利部 私のような「食べ手」の立場からは、「では、秋田の料理には何を合わせたらいいだろう」と考えます。例えば、塩で食べられることが多い比内地鶏の串焼きを、あえてタレで食べてみたいですね。もっとも、「飲み手」は何に合わせて飲むかということよりも、店やその時の気分で飲むようなところがあります。古酒も、その時の気分で食後酒のように飲みたいという人や、吟醸酒ではなくちょっと変わったものを楽しみたいという人もいるはずです。「飲み手」に委ねることはいいですね。
佐々木 最初に「古酒」であることを伝えて提供すると、一般的な日本酒をイメージして飲んだ人は混乱してしまうことがあるようです。逆に、飲んだ後に日本酒であることを伝えると、日本酒をエイジングすることへの当社の思い入れに感動してもらえることが多いのです。

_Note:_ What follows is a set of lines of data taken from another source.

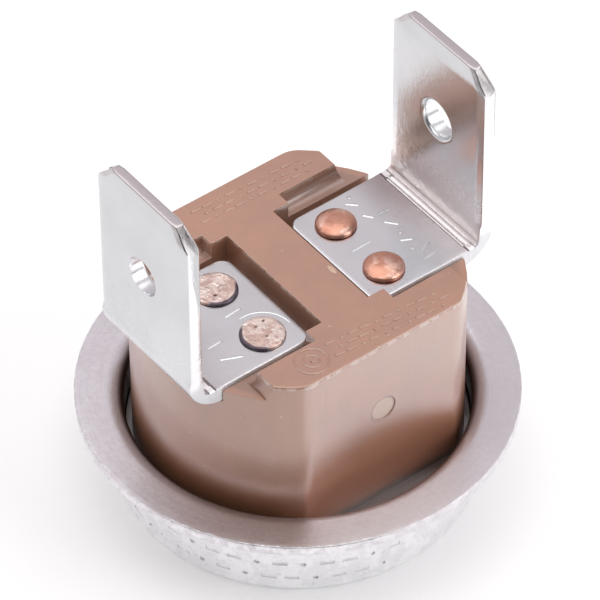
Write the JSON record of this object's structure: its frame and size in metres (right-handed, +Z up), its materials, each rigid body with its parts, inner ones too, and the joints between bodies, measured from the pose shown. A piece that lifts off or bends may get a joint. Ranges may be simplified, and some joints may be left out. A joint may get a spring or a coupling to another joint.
{
  "type": "boiler thermostat",
  "caption": "Snap disc temperature switch: moulded base in a flanged aluminium cup, with upright push-on tabs riveted into its stepped pockets.",
  "frame": {"origin": "middle of the cup's flat underside, the sensing face", "axes": "+Z up along the cup's axis to the tabs' tips, +X to the tab with the copper domes, -Y to the flat that carries the round moulding mark"},
  "size_m": [0.0198, 0.0198, 0.0208],
  "materials": {
    "cup_aluminium": "drawn, brushed round the flange",
    "disc_bimetal": "plain rolled strip",
    "guide_moulding": "moulded phenolic",
    "pin_ceramic": "unglazed",
    "base_moulding": "satin moulded phenolic, brown",
    "tab_plating": "nickel plated brass sheet, satin",
    "rivet_copper": "bright copper",
    "rivet_staked": "staked copper alloy with worn plating",
    "strip_brass": "rolled strip",
    "arm_alloy": "rolled copper spring alloy",
    "contact_silver": "silver"
  },
  "bodies": {
    "switch": {"sensing_cup": "cup_aluminium", "bimetal_disc": "disc_bimetal", "pin_guide": "guide_moulding", "switch_base": "base_moulding", "left_terminal": "tab_plating", "right_terminal": "tab_plating", "right_rivet_front": "rivet_copper", "right_rivet_rear": "rivet_copper", "left_rivet_front": "rivet_staked", "left_rivet_rear": "rivet_staked", "arm_bracket": "strip_brass", "fixed_contact_strip": "strip_brass", "fixed_contact": "contact_silver"},
    "arm": {"contact_arm": "arm_alloy", "moving_contact": "contact_silver"},
    "pin": {"transfer_pin": "pin_ceramic"}
  },
  "joints": [
    {"name": "arm_lift", "type": "hinge", "parent": "switch", "child": "arm", "pos_m": [-0.0024, 0, 0.0052], "axis": [0, -1, 0], "range_deg": [0, 8.3], "stiffness_Nm_per_rad": 0.0002, "springref_deg": -5.73},
    {"name": "pin_travel", "type": "slide", "parent": "switch", "child": "pin", "axis": [0, 0, 1], "range_m": [0, 0.000345], "deforming": ["bimetal_disc"]}
  ],
  "couplings": [
    {"joint": "arm_lift", "follows": "pin_travel", "rad_per_m": 416.67}
  ]
}
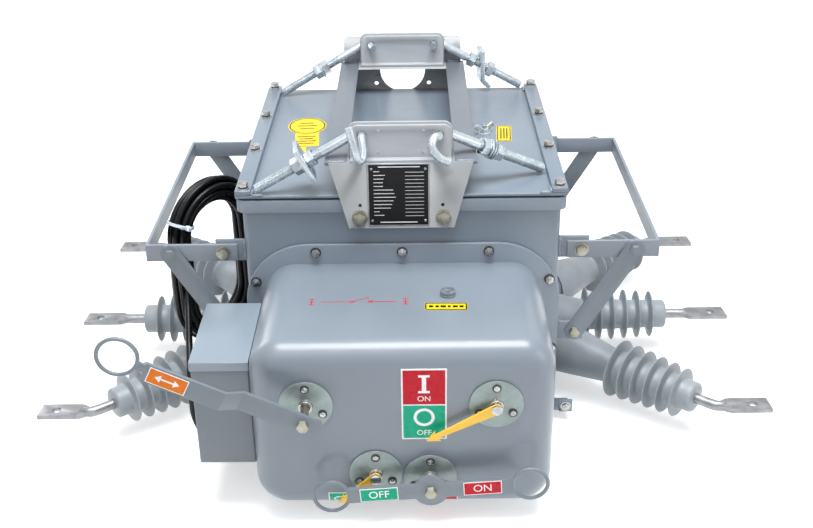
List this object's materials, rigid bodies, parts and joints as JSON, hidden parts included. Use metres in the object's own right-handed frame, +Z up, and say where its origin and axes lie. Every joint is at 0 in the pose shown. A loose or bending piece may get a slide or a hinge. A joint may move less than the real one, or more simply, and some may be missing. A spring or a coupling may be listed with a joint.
{
  "type": "automatic circuit recloser",
  "caption": "Tank-type pole-mounted circuit recloser: grey steel tank with fanned polymer bushings, front mechanism cover with levers and pointers, top bracket with hook bolts.",
  "frame": {"origin": "centre of the tank's flat underside", "axes": "+X to the right seen from the mechanism side, +Y away from the mechanism cover, +Z up"},
  "size_m": [1.16, 0.871, 0.5308],
  "materials": {
    "tank_paint": "satin blue-grey powder coat",
    "lid_paint": "satin light blue-grey powder coat",
    "cover_paint": "satin blue-grey powder coat on pressed sheet",
    "bracket_paint": "satin light grey paint",
    "lever_paint": "satin grey paint",
    "yellow_paint": "semi-gloss yellow paint",
    "indicator_plate": "printed red and green plate with white edges",
    "black_plate": "black anodised plate with a pale edge",
    "zinc_plate": "zinc plated, slightly green",
    "bright_zinc": "bright zinc plated",
    "bolt_steel": "stainless fasteners",
    "gasket_rubber": "matte black rubber",
    "silicone_rubber": "matte grey silicone rubber",
    "tinned_copper": "tinned copper",
    "cable_jacket": "glossy black cable jacket",
    "black_plastic": "moulded black plastic",
    "white_plastic": "white nylon tie"
  },
  "bodies": {
    "recloser": {"tank_body": "tank_paint", "tank_rim": "tank_paint", "lid_gasket": "gasket_rubber", "lid_plate": "lid_paint", "lid_clamp_bars": "lid_paint", "lid_bolts": "bolt_steel", "front_flange": "tank_paint", "flange_bolts": "bolt_steel", "mechanism_cover": "cover_paint", "breather_plug": "cover_paint", "terminal_box": "cover_paint", "terminal_box_lid": "cover_paint", "bearing_plates": "zinc_plate", "bearing_screws": "bolt_steel", "position_plate": "indicator_plate", "bracket_front": "bracket_paint", "bracket_rear": "bracket_paint", "bracket_rails": "bracket_paint", "bracket_bolts": "zinc_plate", "rating_plate": "black_plate", "clamp_front": "bracket_paint", "clamp_rear": "bracket_paint", "hook_bolts_front": "bright_zinc", "hook_bolts_rear": "bright_zinc", "hook_nuts": "bright_zinc", "press_plates": "bright_zinc", "frame_left": "tank_paint", "frame_right": "tank_paint", "frame_lugs": "tank_paint", "struts_left": "tank_paint", "struts_right": "tank_paint", "bushing_bosses": "tank_paint", "insulators_left": "silicone_rubber", "insulators_right": "silicone_rubber", "terminals_left": "tinned_copper", "terminals_right": "tinned_copper", "cable_gland": "black_plastic", "cable_lead": "cable_jacket", "cable_coil": "cable_jacket", "cable_tie": "white_plastic", "cable_connector": "black_plastic"},
    "charging_lever": {"charging_lever": "lever_paint"},
    "position_pointer": {"position_pointer": "yellow_paint"},
    "operating_handle": {"operating_handle": "lever_paint"},
    "charge_pointer": {"charge_pointer": "yellow_paint"}
  },
  "joints": [
    {"name": "charging_pivot", "type": "hinge", "parent": "recloser", "child": "charging_lever", "pos_m": [-0.134, -0.5, 0.209], "axis": [0, 1, 0], "range_deg": [-50, 10]},
    {"name": "position_pivot", "type": "hinge", "parent": "recloser", "child": "position_pointer", "pos_m": [0.13, -0.5, 0.208], "axis": [0, 1, 0], "range_deg": [0, 50]},
    {"name": "operating_pivot", "type": "hinge", "parent": "recloser", "child": "operating_handle", "pos_m": [0.0384, -0.5, 0.0852], "axis": [0, 1, 0], "range_deg": [-18, 18]},
    {"name": "charge_pivot", "type": "hinge", "parent": "recloser", "child": "charge_pointer", "pos_m": [-0.0393, -0.5, 0.093], "axis": [0, 1, 0], "range_deg": [-100, 0]}
  ]
}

利部 私も秋田市内にある全国的に知られた居酒屋で、金紋の古酒とは知らされずに提供されたことがありました。その時の印象は、完成されたシェリー酒よりも芳醇なものでした。こんなに素晴らしいものがあるとすれば、眠らせておくのはもったいない、皆さんに飲んでもらいたいよねと、店主と話したことがあります。私が何を求めてレストランに通っているのかというと、良い料理や酒を楽しみたいというのは当然のことですが、「驚き」を求めているんですね。これまで食べたことのない食材や料理、酒の酒類や飲み方などに出会えることが楽しいのです。多様性が感動につながるからです。西洋料理にも和食にも共通して言えることですね。